Provide the data again in its entirety, exactly as given.
▼
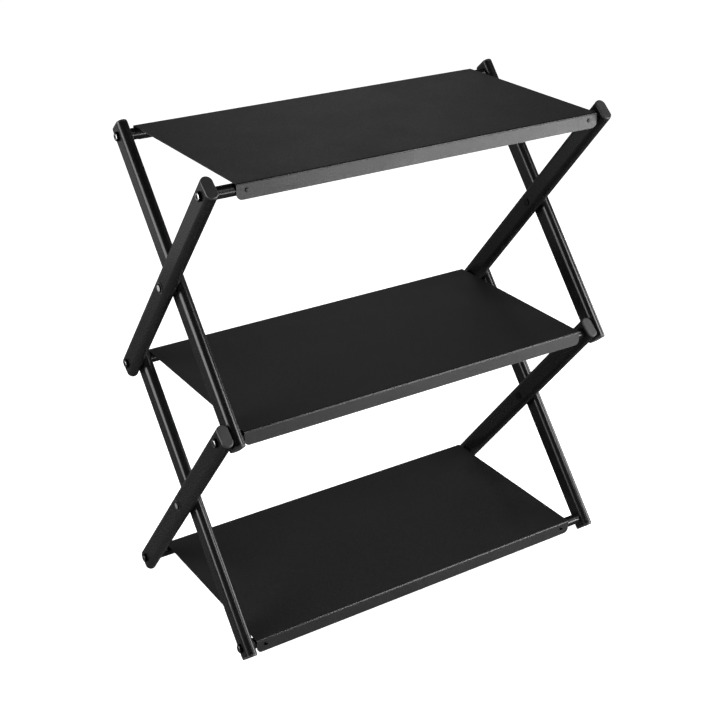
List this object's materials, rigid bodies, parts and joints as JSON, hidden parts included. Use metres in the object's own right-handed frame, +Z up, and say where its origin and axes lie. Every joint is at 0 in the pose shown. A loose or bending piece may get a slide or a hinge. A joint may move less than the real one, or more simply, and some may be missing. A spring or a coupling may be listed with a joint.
{
  "type": "folding shelf rack",
  "caption": "Free-standing folding rack: sheet-steel shelves on stacked scissor legs of flat-oval tube. It folds flat once the shelves are lifted.",
  "frame": {"origin": "on the floor, under the middle of the open rack", "axes": "+Z up, +X to the right along the shelves, +Y to the back"},
  "size_m": [0.6948, 0.3482, 0.759],
  "materials": {
    "frame_paint": "satin black powder coat",
    "shelf_paint": "fine-textured black powder coat",
    "cap_plastic": "moulded black polyethylene",
    "screw_black": "glossy black-coated steel",
    "rivet_steel": "nickel-plated steel",
    "nylon": "black nylon",
    "insert_steel": "zinc-plated steel"
  },
  "bodies": {
    "bottom_front_pivots": {"bottom_front_pivot_screws": "screw_black", "bottom_front_inserts": "insert_steel", "bottom_front_bushes": "nylon"},
    "lower_aft_legs": {"lower_aft_leg_left": "frame_paint", "lower_aft_leg_left_caps": "cap_plastic", "lower_aft_leg_right": "frame_paint", "lower_aft_leg_right_caps": "cap_plastic", "lower_crossing_rivet_left": "rivet_steel", "lower_crossing_rivet_right": "rivet_steel", "lower_crossing_washers": "nylon", "back_elbow_washers": "nylon"},
    "lower_fore_legs": {"lower_fore_leg_left": "frame_paint", "lower_fore_leg_left_caps": "cap_plastic", "lower_fore_leg_right": "frame_paint", "lower_fore_leg_right_caps": "cap_plastic", "bottom_back_tube": "frame_paint", "bottom_back_pivot_screws": "screw_black", "bottom_back_inserts": "insert_steel", "bottom_back_bushes": "nylon", "middle_front_tube": "frame_paint", "middle_front_pivot_screws": "screw_black", "middle_front_inserts": "insert_steel", "middle_front_bushes": "nylon", "front_elbow_washers": "nylon"},
    "upper_fore_legs": {"upper_fore_leg_left": "frame_paint", "upper_fore_leg_left_caps": "cap_plastic", "upper_fore_leg_right": "frame_paint", "upper_fore_leg_right_caps": "cap_plastic", "upper_crossing_rivet_left": "rivet_steel", "upper_crossing_rivet_right": "rivet_steel", "upper_crossing_washers": "nylon"},
    "upper_aft_legs": {"upper_aft_leg_left": "frame_paint", "upper_aft_leg_left_caps": "cap_plastic", "upper_aft_leg_right": "frame_paint", "upper_aft_leg_right_caps": "cap_plastic", "top_back_tube": "frame_paint", "top_back_pivot_screws": "screw_black", "top_back_inserts": "insert_steel", "top_back_bushes": "nylon"},
    "middle_back_pivots": {"middle_back_pivot_screws": "screw_black", "middle_back_inserts": "insert_steel", "middle_back_bushes": "nylon"},
    "top_front_pivots": {"top_front_pivot_screws": "screw_black", "top_front_inserts": "insert_steel", "top_front_bushes": "nylon"},
    "bottom_shelf": {"bottom_shelf": "shelf_paint", "bottom_shelf_screws": "screw_black", "bottom_front_tube": "frame_paint"},
    "middle_shelf": {"middle_shelf": "shelf_paint", "middle_shelf_screws": "screw_black", "middle_back_tube": "frame_paint"},
    "top_shelf": {"top_shelf": "shelf_paint", "top_shelf_screws": "screw_black", "top_front_tube": "frame_paint"}
  },
  "joints": [
    {"name": "fold", "type": "hinge", "parent": "bottom_front_pivots", "child": "lower_aft_legs", "pos_m": [0, -0.15, 0.02423], "axis": [1, 0, 0], "range_deg": [0, 35]},
    {"name": "lower_crossing", "type": "hinge", "parent": "lower_aft_legs", "child": "lower_fore_legs", "pos_m": [0, 0, 0.20187], "axis": [-1, 0, 0], "range_deg": [0, 70]},
    {"name": "back_elbow", "type": "hinge", "parent": "lower_aft_legs", "child": "upper_fore_legs", "pos_m": [0, 0.15, 0.37951], "axis": [-1, 0, 0], "range_deg": [0, 70]},
    {"name": "front_elbow", "type": "hinge", "parent": "lower_fore_legs", "child": "upper_aft_legs", "pos_m": [0, -0.15, 0.37951], "axis": [1, 0, 0], "range_deg": [0, 70]},
    {"name": "middle_shelf_level", "type": "hinge", "parent": "lower_aft_legs", "child": "middle_back_pivots", "pos_m": [0, 0.15, 0.37951], "axis": [-1, 0, 0], "range_deg": [0, 35]},
    {"name": "top_shelf_level", "type": "hinge", "parent": "upper_fore_legs", "child": "top_front_pivots", "pos_m": [0, -0.15, 0.73479], "axis": [1, 0, 0], "range_deg": [0, 35]},
    {"name": "bottom_shelf_lift", "type": "hinge", "parent": "bottom_front_pivots", "child": "bottom_shelf", "pos_m": [0, -0.15, 0.02423], "axis": [1, 0, 0], "range_deg": [0, 90]},
    {"name": "middle_shelf_lift", "type": "hinge", "parent": "middle_back_pivots", "child": "middle_shelf", "pos_m": [0, 0.15, 0.37951], "axis": [-1, 0, 0], "range_deg": [0, 90]},
    {"name": "top_shelf_lift", "type": "hinge", "parent": "top_front_pivots", "child": "top_shelf", "pos_m": [0, -0.15, 0.73479], "axis": [1, 0, 0], "range_deg": [0, 90]}
  ],
  "couplings": [
    {"joint": "lower_crossing", "follows": "fold", "ratio": 2},
    {"joint": "back_elbow", "follows": "fold", "ratio": 2},
    {"joint": "front_elbow", "follows": "fold", "ratio": 2},
    {"joint": "middle_shelf_level", "follows": "fold", "ratio": 1},
    {"joint": "top_shelf_level", "follows": "fold", "ratio": 1}
  ]
}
▲
__Written response__:
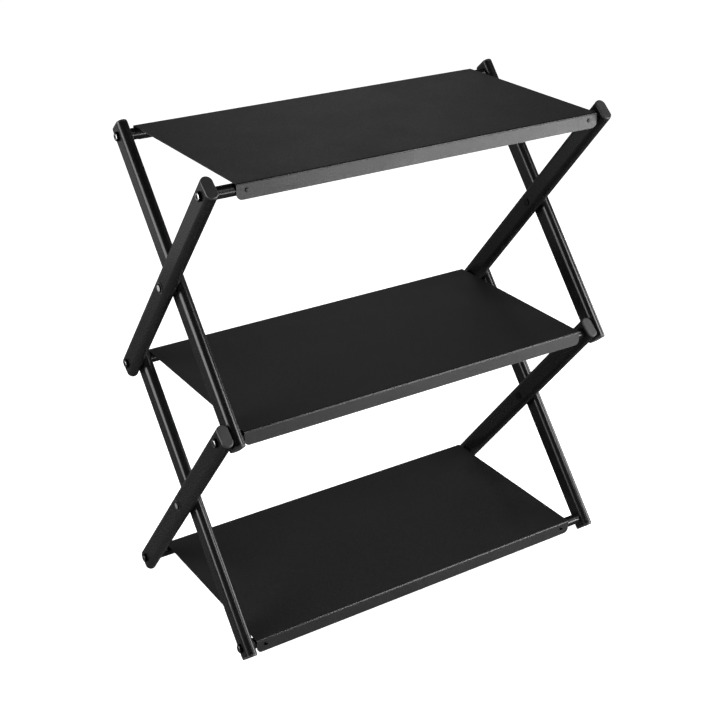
List this object's materials, rigid bodies, parts and joints as JSON, hidden parts included. Use metres in the object's own right-handed frame, +Z up, and say where its origin and axes lie. Every joint is at 0 in the pose shown. A loose or bending piece may get a slide or a hinge. A joint may move less than the real one, or more simply, and some may be missing. A spring or a coupling may be listed with a joint.
{
  "type": "folding shelf rack",
  "caption": "Free-standing folding rack: sheet-steel shelves on stacked scissor legs of flat-oval tube. It folds flat once the shelves are lifted.",
  "frame": {"origin": "on the floor, under the middle of the open rack", "axes": "+Z up, +X to the right along the shelves, +Y to the back"},
  "size_m": [0.6948, 0.3482, 0.759],
  "materials": {
    "frame_paint": "satin black powder coat",
    "shelf_paint": "fine-textured black powder coat",
    "cap_plastic": "moulded black polyethylene",
    "screw_black": "glossy black-coated steel",
    "rivet_steel": "nickel-plated steel",
    "nylon": "black nylon",
    "insert_steel": "zinc-plated steel"
  },
  "bodies": {
    "bottom_front_pivots": {"bottom_front_pivot_screws": "screw_black", "bottom_front_inserts": "insert_steel", "bottom_front_bushes": "nylon"},
    "lower_aft_legs": {"lower_aft_leg_left": "frame_paint", "lower_aft_leg_left_caps": "cap_plastic", "lower_aft_leg_right": "frame_paint", "lower_aft_leg_right_caps": "cap_plastic", "lower_crossing_rivet_left": "rivet_steel", "lower_crossing_rivet_right": "rivet_steel", "lower_crossing_washers": "nylon", "back_elbow_washers": "nylon"},
    "lower_fore_legs": {"lower_fore_leg_left": "frame_paint", "lower_fore_leg_left_caps": "cap_plastic", "lower_fore_leg_right": "frame_paint", "lower_fore_leg_right_caps": "cap_plastic", "bottom_back_tube": "frame_paint", "bottom_back_pivot_screws": "screw_black", "bottom_back_inserts": "insert_steel", "bottom_back_bushes": "nylon", "middle_front_tube": "frame_paint", "middle_front_pivot_screws": "screw_black", "middle_front_inserts": "insert_steel", "middle_front_bushes": "nylon", "front_elbow_washers": "nylon"},
    "upper_fore_legs": {"upper_fore_leg_left": "frame_paint", "upper_fore_leg_left_caps": "cap_plastic", "upper_fore_leg_right": "frame_paint", "upper_fore_leg_right_caps": "cap_plastic", "upper_crossing_rivet_left": "rivet_steel", "upper_crossing_rivet_right": "rivet_steel", "upper_crossing_washers": "nylon"},
    "upper_aft_legs": {"upper_aft_leg_left": "frame_paint", "upper_aft_leg_left_caps": "cap_plastic", "upper_aft_leg_right": "frame_paint", "upper_aft_leg_right_caps": "cap_plastic", "top_back_tube": "frame_paint", "top_back_pivot_screws": "screw_black", "top_back_inserts": "insert_steel", "top_back_bushes": "nylon"},
    "middle_back_pivots": {"middle_back_pivot_screws": "screw_black", "middle_back_inserts": "insert_steel", "middle_back_bushes": "nylon"},
    "top_front_pivots": {"top_front_pivot_screws": "screw_black", "top_front_inserts": "insert_steel", "top_front_bushes": "nylon"},
    "bottom_shelf": {"bottom_shelf": "shelf_paint", "bottom_shelf_screws": "screw_black", "bottom_front_tube": "frame_paint"},
    "middle_shelf": {"middle_shelf": "shelf_paint", "middle_shelf_screws": "screw_black", "middle_back_tube": "frame_paint"},
    "top_shelf": {"top_shelf": "shelf_paint", "top_shelf_screws": "screw_black", "top_front_tube": "frame_paint"}
  },
  "joints": [
    {"name": "fold", "type": "hinge", "parent": "bottom_front_pivots", "child": "lower_aft_legs", "pos_m": [0, -0.15, 0.02423], "axis": [1, 0, 0], "range_deg": [0, 35]},
    {"name": "lower_crossing", "type": "hinge", "parent": "lower_aft_legs", "child": "lower_fore_legs", "pos_m": [0, 0, 0.20187], "axis": [-1, 0, 0], "range_deg": [0, 70]},
    {"name": "back_elbow", "type": "hinge", "parent": "lower_aft_legs", "child": "upper_fore_legs", "pos_m": [0, 0.15, 0.37951], "axis": [-1, 0, 0], "range_deg": [0, 70]},
    {"name": "front_elbow", "type": "hinge", "parent": "lower_fore_legs", "child": "upper_aft_legs", "pos_m": [0, -0.15, 0.37951], "axis": [1, 0, 0], "range_deg": [0, 70]},
    {"name": "middle_shelf_level", "type": "hinge", "parent": "lower_aft_legs", "child": "middle_back_pivots", "pos_m": [0, 0.15, 0.37951], "axis": [-1, 0, 0], "range_deg": [0, 35]},
    {"name": "top_shelf_level", "type": "hinge", "parent": "upper_fore_legs", "child": "top_front_pivots", "pos_m": [0, -0.15, 0.73479], "axis": [1, 0, 0], "range_deg": [0, 35]},
    {"name": "bottom_shelf_lift", "type": "hinge", "parent": "bottom_front_pivots", "child": "bottom_shelf", "pos_m": [0, -0.15, 0.02423], "axis": [1, 0, 0], "range_deg": [0, 90]},
    {"name": "middle_shelf_lift", "type": "hinge", "parent": "middle_back_pivots", "child": "middle_shelf", "pos_m": [0, 0.15, 0.37951], "axis": [-1, 0, 0], "range_deg": [0, 90]},
    {"name": "top_shelf_lift", "type": "hinge", "parent": "top_front_pivots", "child": "top_shelf", "pos_m": [0, -0.15, 0.73479], "axis": [1, 0, 0], "range_deg": [0, 90]}
  ],
  "couplings": [
    {"joint": "lower_crossing", "follows": "fold", "ratio": 2},
    {"joint": "back_elbow", "follows": "fold", "ratio": 2},
    {"joint": "front_elbow", "follows": "fold", "ratio": 2},
    {"joint": "middle_shelf_level", "follows": "fold", "ratio": 1},
    {"joint": "top_shelf_level", "follows": "fold", "ratio": 1}
  ]
}